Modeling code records
· · · ·

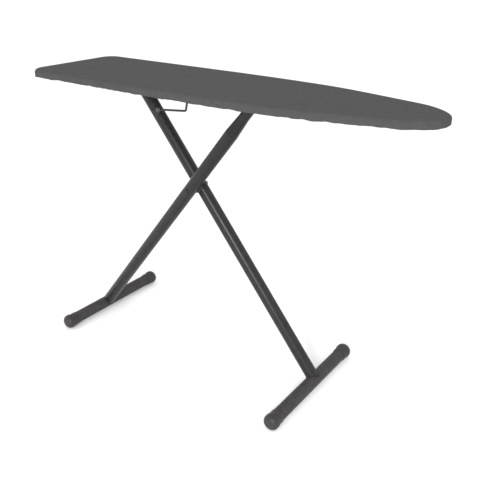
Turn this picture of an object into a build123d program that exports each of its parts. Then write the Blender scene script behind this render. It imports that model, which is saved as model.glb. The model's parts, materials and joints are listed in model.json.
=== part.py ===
from build123d import *
from math import atan2, cos, degrees, hypot, radians, sin, tan
import os

# Folding ironing board: a padded, cloth-covered steel top on two crossing
# single-tube legs with T feet. Millimetres, +Z up, +X towards the nose, the
# origin on the floor under the middle of the top. The legs are modelled open.

os.makedirs("parts", exist_ok=True)

# ---------------------------------------------------------------- the top
board_length = 1230.0
board_width = 334.0
board_height = 869.0        # floor to ironing surface
tail_corner_radius = 45.0
nose_radius = 60.0          # the outline is a chain of arcs from the nose back
nose_turn = 40.0            # degrees that each arc turns
shoulder_radius = 170.0
shoulder_turn = 36.5
waist_radius = 1100.0
waist_turn = 9.6
flank_radius = 4500.0
cover_skirt = 22.0          # depth of the cover's side, down to the hem
edge_radius = 10.0          # soft roll of the cover's top edge
cloth = 1.5                 # cloth with its foam backing, pressed flat
hem_turn = 22.0             # width of hem turned in under the rim
pad_thickness = 4.0
pad_gap = 0.2               # pad edge to the inside of the cover
sheet_gauge = 0.8
rim_gauge = 1.2
rim_depth = 14.6
rim_inset = 3.0             # rim's outer face, in from the cover's outer face
rim_lip = 10.0              # width of the rim's rolled-in lower lip
sheet_hole_radius = 6.0
sheet_hole_pitch = 44.0
rib_width = 16.0
rib_depth = 8.0
rib_wall = 1.0
rib_spread = 95.0           # long ribs, each side of the centre line
rib_margin = 6.0            # rib to the board's edge at the nose end
rib_tail_end = 90.0         # ribs start this far in from the tail
middle_rib_x = -15.0

# ---------------------------------------------------------------- the legs
pivot_drop = 46.0           # both top pivots, down from the ironing surface
leg_span = 642.5            # level distance from foot to top pivot
tail_foot_x = -535.0
nose_foot_x = 313.0
leg_gap = 9.9               # between the two leg tubes, side by side
tube_diameter = 38.1
tube_wall = 1.2
swage_diameter = 30.0       # the tail leg's drawn-down top
swage_length = 52.0
swage_taper = 64.0
tail_leg_end = 13.0         # tube past the slide pin
nose_leg_end = 19.0         # tube past the hinge pin
plug_depth = 14.0
plug_head = 2.5

foot_extra = 0.5            # foot tube over leg tube, in diameter
tail_foot_length = 432.0    # over the end caps
nose_foot_length = 444.0
cap_wall = 4.05
cap_length = 46.0
cap_nose = 13.0             # solid end of the cap, past the tube
cap_round = 12.0
floor_flat = 0.35           # depth of the flat that the cap stands on

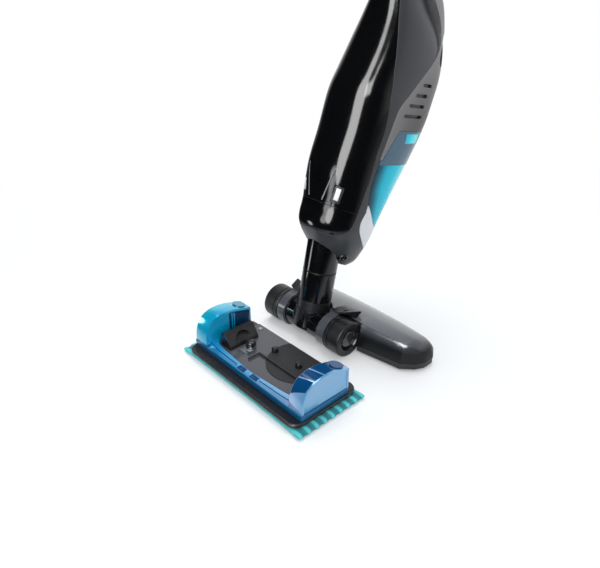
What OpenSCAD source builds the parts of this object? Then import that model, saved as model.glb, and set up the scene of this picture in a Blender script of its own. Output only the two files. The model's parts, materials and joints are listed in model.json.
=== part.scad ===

· · · ·

● **WHAT YOU NEED TO DO**
Write out the entries above once more, without altering anything.

● **EXERCISE ANSWER**
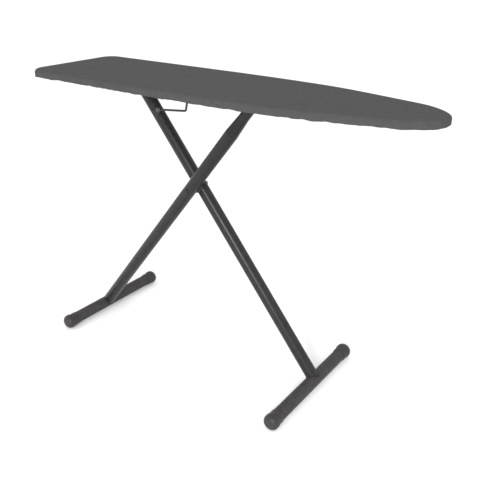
Turn this picture of an object into a build123d program that exports each of its parts. Then write the Blender scene script behind this render. It imports that model, which is saved as model.glb. The model's parts, materials and joints are listed in model.json.
=== part.py ===
from build123d import *
from math import atan2, cos, degrees, hypot, radians, sin, tan
import os

# Folding ironing board: a padded, cloth-covered steel top on two crossing
# single-tube legs with T feet. Millimetres, +Z up, +X towards the nose, the
# origin on the floor under the middle of the top. The legs are modelled open.

os.makedirs("parts", exist_ok=True)

# ---------------------------------------------------------------- the top
board_length = 1230.0
board_width = 334.0
board_height = 869.0        # floor to ironing surface
tail_corner_radius = 45.0
nose_radius = 60.0          # the outline is a chain of arcs from the nose back
nose_turn = 40.0            # degrees that each arc turns
shoulder_radius = 170.0
shoulder_turn = 36.5
waist_radius = 1100.0
waist_turn = 9.6
flank_radius = 4500.0
cover_skirt = 22.0          # depth of the cover's side, down to the hem
edge_radius = 10.0          # soft roll of the cover's top edge
cloth = 1.5                 # cloth with its foam backing, pressed flat
hem_turn = 22.0             # width of hem turned in under the rim
pad_thickness = 4.0
pad_gap = 0.2               # pad edge to the inside of the cover
sheet_gauge = 0.8
rim_gauge = 1.2
rim_depth = 14.6
rim_inset = 3.0             # rim's outer face, in from the cover's outer face
rim_lip = 10.0              # width of the rim's rolled-in lower lip
sheet_hole_radius = 6.0
sheet_hole_pitch = 44.0
rib_width = 16.0
rib_depth = 8.0
rib_wall = 1.0
rib_spread = 95.0           # long ribs, each side of the centre line
rib_margin = 6.0            # rib to the board's edge at the nose end
rib_tail_end = 90.0         # ribs start this far in from the tail
middle_rib_x = -15.0

# ---------------------------------------------------------------- the legs
pivot_drop = 46.0           # both top pivots, down from the ironing surface
leg_span = 642.5            # level distance from foot to top pivot
tail_foot_x = -535.0
nose_foot_x = 313.0
leg_gap = 9.9               # between the two leg tubes, side by side
tube_diameter = 38.1
tube_wall = 1.2
swage_diameter = 30.0       # the tail leg's drawn-down top
swage_length = 52.0
swage_taper = 64.0
tail_leg_end = 13.0         # tube past the slide pin
nose_leg_end = 19.0         # tube past the hinge pin
plug_depth = 14.0
plug_head = 2.5

foot_extra = 0.5            # foot tube over leg tube, in diameter
tail_foot_length = 432.0    # over the end caps
nose_foot_length = 444.0
cap_wall = 4.05
cap_length = 46.0
cap_nose = 13.0             # solid end of the cap, past the tube
cap_round = 12.0
floor_flat = 0.35           # depth of the flat that the cap stands on

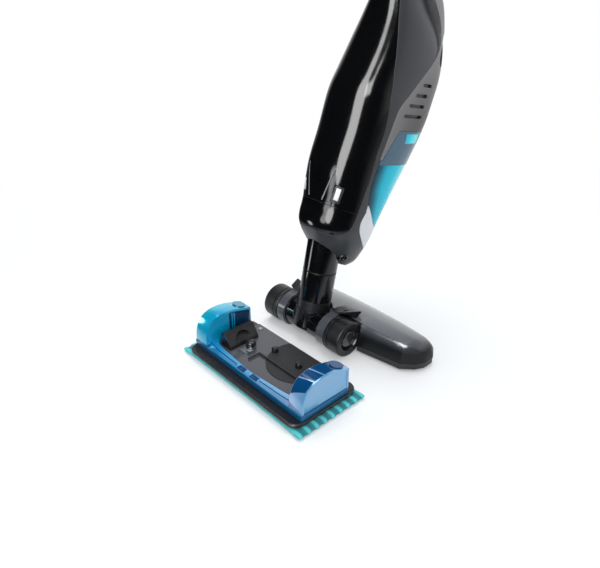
What OpenSCAD source builds the parts of this object? Then import that model, saved as model.glb, and set up the scene of this picture in a Blender script of its own. Output only the two files. The model's parts, materials and joints are listed in model.json.
=== part.scad ===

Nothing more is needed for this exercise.